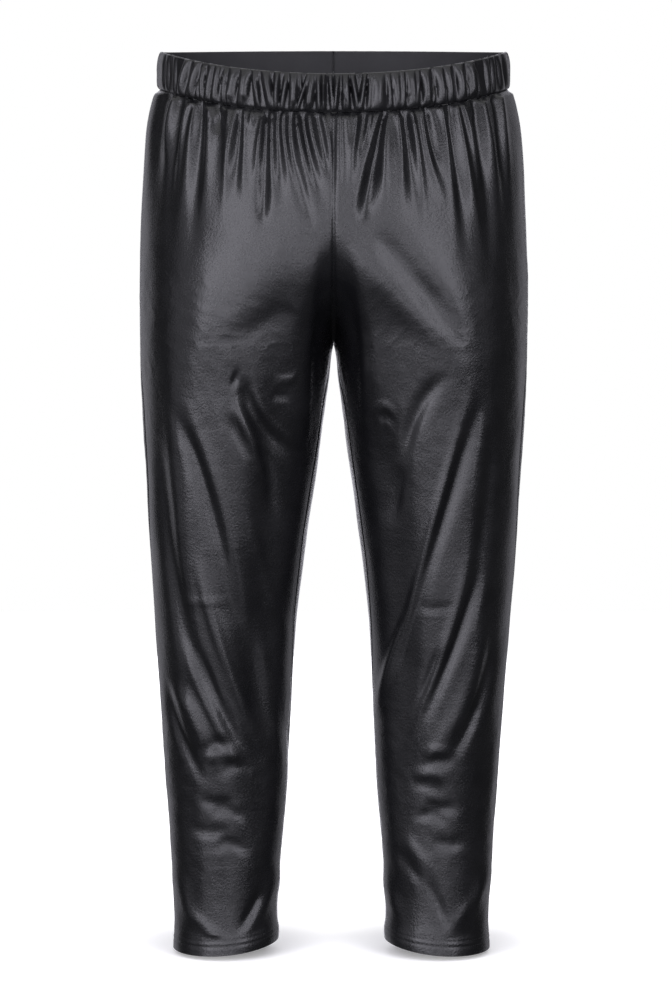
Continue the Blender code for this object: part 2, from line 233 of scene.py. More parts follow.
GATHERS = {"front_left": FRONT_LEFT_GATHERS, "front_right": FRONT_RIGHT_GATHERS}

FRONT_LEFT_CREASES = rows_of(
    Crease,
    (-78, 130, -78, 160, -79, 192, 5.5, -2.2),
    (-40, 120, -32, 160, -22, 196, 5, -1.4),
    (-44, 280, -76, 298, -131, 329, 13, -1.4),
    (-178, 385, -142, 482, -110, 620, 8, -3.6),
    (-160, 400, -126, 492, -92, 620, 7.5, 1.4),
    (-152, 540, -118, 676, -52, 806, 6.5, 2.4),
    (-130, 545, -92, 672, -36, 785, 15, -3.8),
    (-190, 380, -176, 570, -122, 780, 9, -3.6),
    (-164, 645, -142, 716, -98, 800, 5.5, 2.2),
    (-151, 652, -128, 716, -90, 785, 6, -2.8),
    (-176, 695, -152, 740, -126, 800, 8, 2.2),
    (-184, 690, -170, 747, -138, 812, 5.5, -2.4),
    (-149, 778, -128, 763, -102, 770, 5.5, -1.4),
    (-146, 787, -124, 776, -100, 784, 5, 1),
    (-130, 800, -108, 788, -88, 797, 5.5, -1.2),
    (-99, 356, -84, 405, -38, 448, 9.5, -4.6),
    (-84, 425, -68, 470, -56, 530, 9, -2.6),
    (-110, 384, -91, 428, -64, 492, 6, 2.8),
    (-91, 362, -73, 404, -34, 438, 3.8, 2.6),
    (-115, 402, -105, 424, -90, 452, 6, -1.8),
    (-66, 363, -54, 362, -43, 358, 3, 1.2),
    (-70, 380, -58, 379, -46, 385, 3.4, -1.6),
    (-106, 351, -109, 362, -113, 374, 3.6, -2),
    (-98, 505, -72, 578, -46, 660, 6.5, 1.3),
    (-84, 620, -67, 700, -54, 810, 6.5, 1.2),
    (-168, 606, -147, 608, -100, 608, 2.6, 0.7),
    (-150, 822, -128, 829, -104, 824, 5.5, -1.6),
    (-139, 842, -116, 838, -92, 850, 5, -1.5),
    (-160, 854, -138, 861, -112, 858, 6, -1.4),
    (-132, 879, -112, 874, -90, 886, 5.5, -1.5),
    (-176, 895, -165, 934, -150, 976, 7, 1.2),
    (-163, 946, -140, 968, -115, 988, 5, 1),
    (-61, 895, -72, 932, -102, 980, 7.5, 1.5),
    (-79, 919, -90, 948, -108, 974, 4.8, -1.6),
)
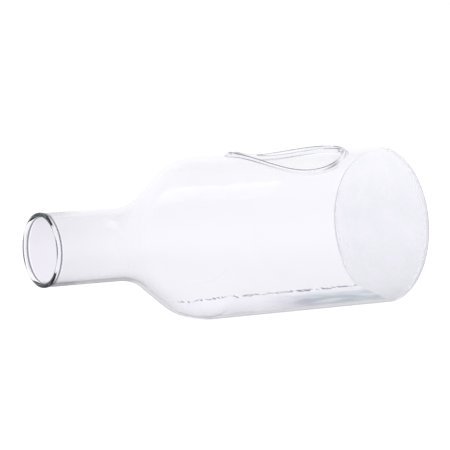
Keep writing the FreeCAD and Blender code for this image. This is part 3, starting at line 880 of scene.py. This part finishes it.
-.-.-
- WORK REQUIRED -
Return the material in full, exactly as shown.

- TASK OUTPUT -
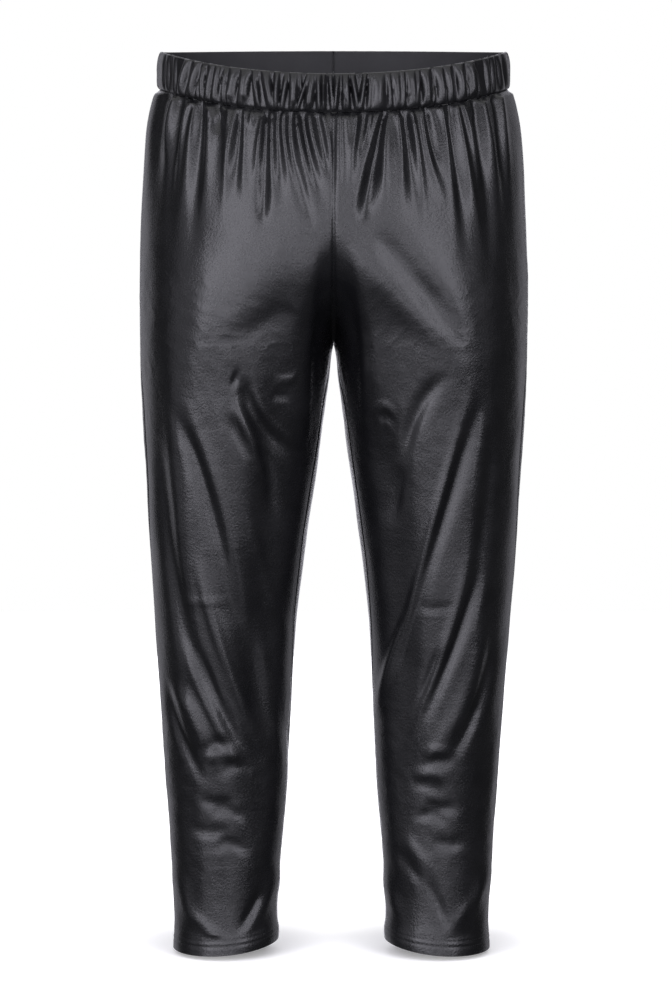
Continue the Blender code for this object: part 2, from line 233 of scene.py. More parts follow.
GATHERS = {"front_left": FRONT_LEFT_GATHERS, "front_right": FRONT_RIGHT_GATHERS}

FRONT_LEFT_CREASES = rows_of(
    Crease,
    (-78, 130, -78, 160, -79, 192, 5.5, -2.2),
    (-40, 120, -32, 160, -22, 196, 5, -1.4),
    (-44, 280, -76, 298, -131, 329, 13, -1.4),
    (-178, 385, -142, 482, -110, 620, 8, -3.6),
    (-160, 400, -126, 492, -92, 620, 7.5, 1.4),
    (-152, 540, -118, 676, -52, 806, 6.5, 2.4),
    (-130, 545, -92, 672, -36, 785, 15, -3.8),
    (-190, 380, -176, 570, -122, 780, 9, -3.6),
    (-164, 645, -142, 716, -98, 800, 5.5, 2.2),
    (-151, 652, -128, 716, -90, 785, 6, -2.8),
    (-176, 695, -152, 740, -126, 800, 8, 2.2),
    (-184, 690, -170, 747, -138, 812, 5.5, -2.4),
    (-149, 778, -128, 763, -102, 770, 5.5, -1.4),
    (-146, 787, -124, 776, -100, 784, 5, 1),
    (-130, 800, -108, 788, -88, 797, 5.5, -1.2),
    (-99, 356, -84, 405, -38, 448, 9.5, -4.6),
    (-84, 425, -68, 470, -56, 530, 9, -2.6),
    (-110, 384, -91, 428, -64, 492, 6, 2.8),
    (-91, 362, -73, 404, -34, 438, 3.8, 2.6),
    (-115, 402, -105, 424, -90, 452, 6, -1.8),
    (-66, 363, -54, 362, -43, 358, 3, 1.2),
    (-70, 380, -58, 379, -46, 385, 3.4, -1.6),
    (-106, 351, -109, 362, -113, 374, 3.6, -2),
    (-98, 505, -72, 578, -46, 660, 6.5, 1.3),
    (-84, 620, -67, 700, -54, 810, 6.5, 1.2),
    (-168, 606, -147, 608, -100, 608, 2.6, 0.7),
    (-150, 822, -128, 829, -104, 824, 5.5, -1.6),
    (-139, 842, -116, 838, -92, 850, 5, -1.5),
    (-160, 854, -138, 861, -112, 858, 6, -1.4),
    (-132, 879, -112, 874, -90, 886, 5.5, -1.5),
    (-176, 895, -165, 934, -150, 976, 7, 1.2),
    (-163, 946, -140, 968, -115, 988, 5, 1),
    (-61, 895, -72, 932, -102, 980, 7.5, 1.5),
    (-79, 919, -90, 948, -108, 974, 4.8, -1.6),
)
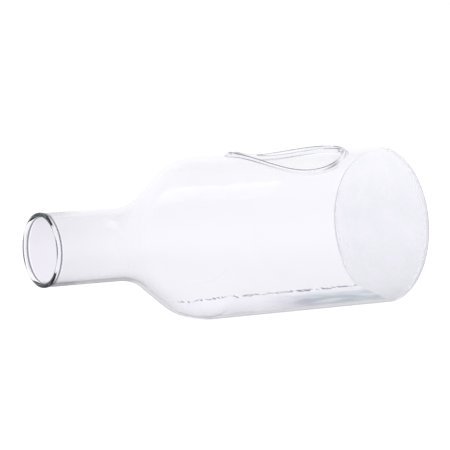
Keep writing the FreeCAD and Blender code for this image. This is part 3, starting at line 880 of scene.py. This part finishes it.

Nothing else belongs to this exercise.